In het ideale scenario wint Röttgering zijn eerste partij en komt hij tegenover de Spaanse topper Alcaraz te staan, de huidige nummer 3 van de wereld. Röttgering heeft de partij tegen Alcaraz al gevisualiseerd. „In de auto, ik kijk voor me uit, vanzelf zie ik het stadion voor me.” Punt voor punt bedenkt hij zijn ideale wedstrijdverloop. „Ik won heel dik”, zegt Röttgering met een grijns.

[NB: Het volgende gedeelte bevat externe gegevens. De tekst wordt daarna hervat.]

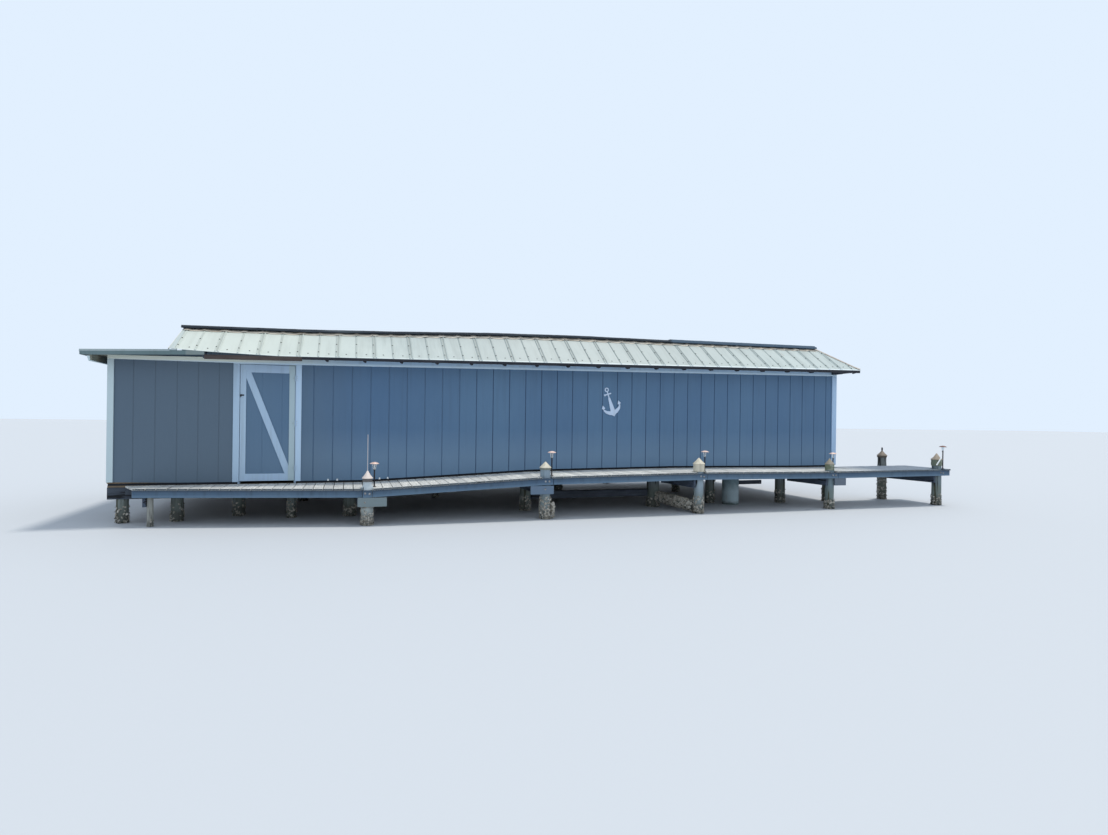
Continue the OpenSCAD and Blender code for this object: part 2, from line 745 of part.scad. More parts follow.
// Piles under the walls and the floor: place along the building and diameter.
row_y = 65;
back_row = depth - row_y;
mid_row = depth / 2;
end_in = 170;
front_piles = [[along(200), 180], [along(950), 190], [along(2630), 150], [along(3550), 220],
    [along(6650), 210], [along(9260), 260], [along(12230), 220], [wall_len - end_in, 160]];
mid_piles = [[along(2660), 200], [along(5290), 120], [along(8000), 280], [along(11000), 200]];
rear_piles = [[along(200), 180], [along(2400), 180], [along(5140), 150], [along(7840), 200],
    [along(10140), 170], [wall_len - end_in, 200]];
floor_piles = [[along(1770), 500], [along(10700), 330]];

module pile_row(piles, y) {
    for (p = piles) translate([p[0], y, 0]) cylinder(d = p[1], h = beam_foot(p[0], p[1] / 2));
}

module inner_piles() {
    color(c_pile) at_origin() {
        pile_row(front_piles, row_y);
        pile_row(mid_piles, mid_row);
        pile_row(rear_piles, back_row);
        for (p = floor_piles) translate([p[0], p[1], 0])
            cylinder(d = pile_d, h = floor_foot(p[0], pile_d / 2));
    }
}

concrete_x = along(11020);
module concrete_pile() {
    color([0.55, 0.56, 0.52]) at_origin() translate([concrete_x, row_y, 0])
        cylinder(d = concrete_d, h = beam_foot(concrete_x, concrete_d / 2));
}

// A low brace between two wall piles, and a short one beside the concrete pile.
low_z = 205;
stub_z = 395;
module low_beams() {
    x0 = front_piles[4][0] + front_piles[4][1] / 2 + seat;
    x1 = front_piles[5][0] - front_piles[5][1] / 2 - seat;
    color(c_raw) at_origin() {
        translate([x0, row_y - 35, low_z]) cube([x1 - x0, 70, 150]);
        translate([concrete_x + concrete_d / 2 + seat, row_y - 30, stub_z]) cube([560, 45, 90]);
    }
}

// A shell covered beam, notched round the wall pile and the fourth outer pile.
shell_z = 20;
shell_h = 215;
shell_w = 180;
module shell_beam() {
    p = front_piles[5];
    a = atan2(-pile_out - row_y, pile_x[3] - p[0]);
    reach = norm([pile_out + row_y, pile_x[3] - p[0]]);
    color(c_pile) at_origin() difference() {
        translate([p[0], row_y, shell_z]) rotate([0, 0, a]) translate([90, -shell_w / 2, 0])
            cube([reach - 150, shell_w, shell_h]);
        translate([p[0], row_y, 0]) cylinder(d = p[1] + 2 * seat, h = 300);
        translate([pile_x[3], -pile_out, 0]) cylinder(d = pile_d + 2 * seat, h = 300);
    }
}

// A flat anchor on the front wall, tilted, its crown at the bottom.
anchor_t = 14;
anchor_tilt = 18.2;
anchor_x = along(8386);
anchor_drop = 749;
ring_v = 530;
stock_v = 442;
anchor_half = [[48, 40], [82, 50], [152, 103], [178, 155], [183, 196], [207, 204], [168, 268],
    [133, 202], [166, 186], [152, 168], [110, 138], [46, 114], [21, 362], [11, 372], [11, 500]];

module anchor() {
    color(c_white) at_origin() translate([anchor_x, 0, head_z - anchor_drop])
        rotate([90, 0, 0]) rotate([0, 0, anchor_tilt]) {
            linear_extrude(anchor_t) difference() {
                union() {
                    polygon([[0, 0], each anchor_half,
                        for (i = [len(anchor_half) - 1:-1:0]) [-anchor_half[i][0], anchor_half[i][1]]]);
                    translate([0, ring_v]) circle(r = 45);
                    translate([-62, stock_v - 15]) square([130, 30]);
                    translate([-66, stock_v]) circle(r = 21);
                }
                translate([0, ring_v]) circle(r = 20);
            }
        }
}

// Pile, place beside it along X and Y, and height of each light.
lights = [[1, 107, 112, 391], [2, 129, 52, 421], [3, 154, 52, 386], [4, 125, 52, 358], [5, 172, 0, 484]];
stem_d = 22;
hood_h = 48;
lens_h = 52;
module light_stems() {
    color(c_roll) at_origin() for (l = lights) {
        x = pile_x[l[0]] + l[1];
        z0 = max(deck_at(x - stem_d / 2), deck_at(x + stem_d / 2));
        z1 = deck_at(x) + l[3] - hood_h - lens_h;
        translate([x, l[2] - pile_out, z0]) cylinder(d = stem_d, h = z1 - z0);
    }
}

module light_lenses() {
    color([0.8, 0.85, 0.85, 0.5]) at_origin() for (l = lights) {
        x = pile_x[l[0]] + l[1];
        translate([x, l[2] - pile_out, deck_at(x) + l[3] - hood_h - lens_h])
            cylinder(d = 56, h = lens_h);
    }
}

module light_caps() {
    color([0.72, 0.48, 0.40]) at_origin() for (l = lights) {
        x = pile_x[l[0]] + l[1];
        translate([x, l[2] - pile_out, deck_at(x) + l[3] - hood_h])
            cylinder(r1 = 73, r2 = 18, h = hood_h);
    }
}

module thin_rod() {
    color(c_white) at_origin() translate([pile_x[1], -pile_out, deck_z0 + cap_gap[1] + cap_rise + seat])
        cylinder(d = 8, h = 560);
}

front_wall_left();
front_wall_right();
wall_over_door();
back_wall();
land_end_wall();
water_end_wall();
upper_end_wall();
sill_plates();
floor();
floor_beams();
top_trim();
corner_trims();
door_casing();
door_jamb();
hinge_fixed();
door_panel();
door_frame_boards();
door_brace();
hinge_moving();
door_latch();
metal_slope_front();
metal_slope_back();
metal_hip_end();
roof_deck();
roof_roll();
rafters();
eave_boards();
low_roof();
low_fascia();
deck_boards();
deck_fascia();
deck_stringers();
cross_beams();
bolsters();
outer_piles();
pile_caps();
inner_piles();
concrete_pile();
low_beams();
shell_beam();
anchor();
light_stems();
light_lenses();
light_caps();
thin_rod();
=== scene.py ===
import random
from math import cos, pi, radians, sin, sqrt, tau
import bmesh
import bpy
from mathutils import Matrix, Vector, noise
from mathutils.bvhtree import BVHTree


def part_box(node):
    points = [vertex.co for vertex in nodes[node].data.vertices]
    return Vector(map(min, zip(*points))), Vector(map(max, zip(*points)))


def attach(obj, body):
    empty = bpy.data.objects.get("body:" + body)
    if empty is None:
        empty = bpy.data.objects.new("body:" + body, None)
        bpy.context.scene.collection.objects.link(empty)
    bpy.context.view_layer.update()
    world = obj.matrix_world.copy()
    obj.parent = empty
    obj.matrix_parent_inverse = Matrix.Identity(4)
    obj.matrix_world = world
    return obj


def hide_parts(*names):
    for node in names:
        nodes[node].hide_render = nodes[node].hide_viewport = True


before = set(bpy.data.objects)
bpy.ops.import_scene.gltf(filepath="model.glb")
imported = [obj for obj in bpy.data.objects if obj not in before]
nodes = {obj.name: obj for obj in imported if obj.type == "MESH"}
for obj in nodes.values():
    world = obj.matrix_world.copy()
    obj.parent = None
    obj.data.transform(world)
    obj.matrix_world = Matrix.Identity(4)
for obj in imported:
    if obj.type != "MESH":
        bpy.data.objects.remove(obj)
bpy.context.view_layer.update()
print("frame loaded:", len(nodes), "nodes")

# Places are given from the land corner of the front wall: x along it, y inward, z up, in metres.
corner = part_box("front_wall_left")[0]
home = Vector((corner.x, corner.y, 0))
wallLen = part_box("front_wall_right")[1].x - home.x
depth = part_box("back_wall")[1].y - home.y
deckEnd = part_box("deck_boards")[1].x - home.x

# ---- camera and studio ----
camera = {"place": (3.545, -11.394, 1.65), "turn": 17.65, "lens": 20.794, "roll": 0.0125, "shiftY": 0.0036,
          "sensor": 36, "sees": 300}
studio = {"floor": (0.47, 0.49, 0.52), "floorRough": 0.8, "floorHalf": 300, "sky": (0.76, 0.87, 1.0),
          "skyPower": 1.0, "sun": (1.0, 0.96, 0.88), "sunPower": 2.3, "sunTurn": (-3.5, 14, 0), "sunSize": 8}


def toScene(name, data):
    obj = bpy.data.objects.new(name, data)
    bpy.context.scene.collection.objects.link(obj)
    return obj


camData = bpy.data.cameras.new("viewCamera")
camData.lens, camData.sensor_width = camera["lens"], camera["sensor"]
camData.shift_y, camData.clip_end = camera["shiftY"], camera["sees"]
cam = toScene("viewCamera", camData)
bpy.context.scene.camera = cam
cam.location = home + Vector(camera["place"])
cam.rotation_euler = (Matrix.Rotation(-radians(camera["turn"]), 3, "Z") @ Matrix.Rotation(radians(90), 3, "X")
    @ Matrix.Rotation(camera["roll"], 3, "Z")).to_euler()

floorMat = bpy.data.materials.new("paleFloor")
floorMat.use_nodes = True
floorInputs = floorMat.node_tree.nodes["Principled BSDF"].inputs
floorInputs["Base Color"].default_value = (*studio["floor"], 1)
floorInputs["Roughness"].default_value = studio["floorRough"]
floorMesh = bpy.data.meshes.new("paleFloor")
far = studio["floorHalf"]
floorMesh.from_pydata([(-far, -far, 0), (far, -far, 0), (far, far, 0), (-far, far, 0)], [], [(0, 1, 2, 3)])
floorMesh.materials.append(floorMat)
floor = toScene("paleFloor", floorMesh)

sky = bpy.data.worlds.new("softSky")
bpy.context.scene.world = sky
sky.use_nodes = True
sky.node_tree.nodes["Background"].inputs[0].default_value = (*studio["sky"], 1)
sky.node_tree.nodes["Background"].inputs[1].default_value = studio["skyPower"]
sunData = bpy.data.lights.new("softSun", "SUN")
sunData.energy, sunData.angle, sunData.color = studio["sunPower"], radians(studio["sunSize"]), studio["sun"]
toScene("softSun", sunData).rotation_euler = [radians(v) for v in studio["sunTurn"]]
bpy.context.scene.view_settings.view_transform = "Standard"
print("camera and studio set")


# ---- lines of the building, repeated from the part ----
def alongTable(x, table):
    if x <= table[0][0]:
        return table[0][1]
    for (x0, v0), (x1, v1) in zip(table, table[1:]):
        if x <= x1:
            return v0 + (v1 - v0) * (x - x0) / (x1 - x0)
    return table[-1][1]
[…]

Zijn ‘tweede moeder’ Annemieke van Sambeek ziet een iets realistischer wedstrijdverloop voor zich. „Misschien gaat hij er dik af, maar dan moet hij dat accepteren”, zegt ze. Waar Röttgering eerst kind aan huis was in Veldhoven, reist hij nu van toernooi naar toernooi de wereld rond. Maar hij blijft altijd welkom in zijn tweede thuis. „Hij hoeft maar te bellen en dan weet hij dat de stamppot op tafel staat.”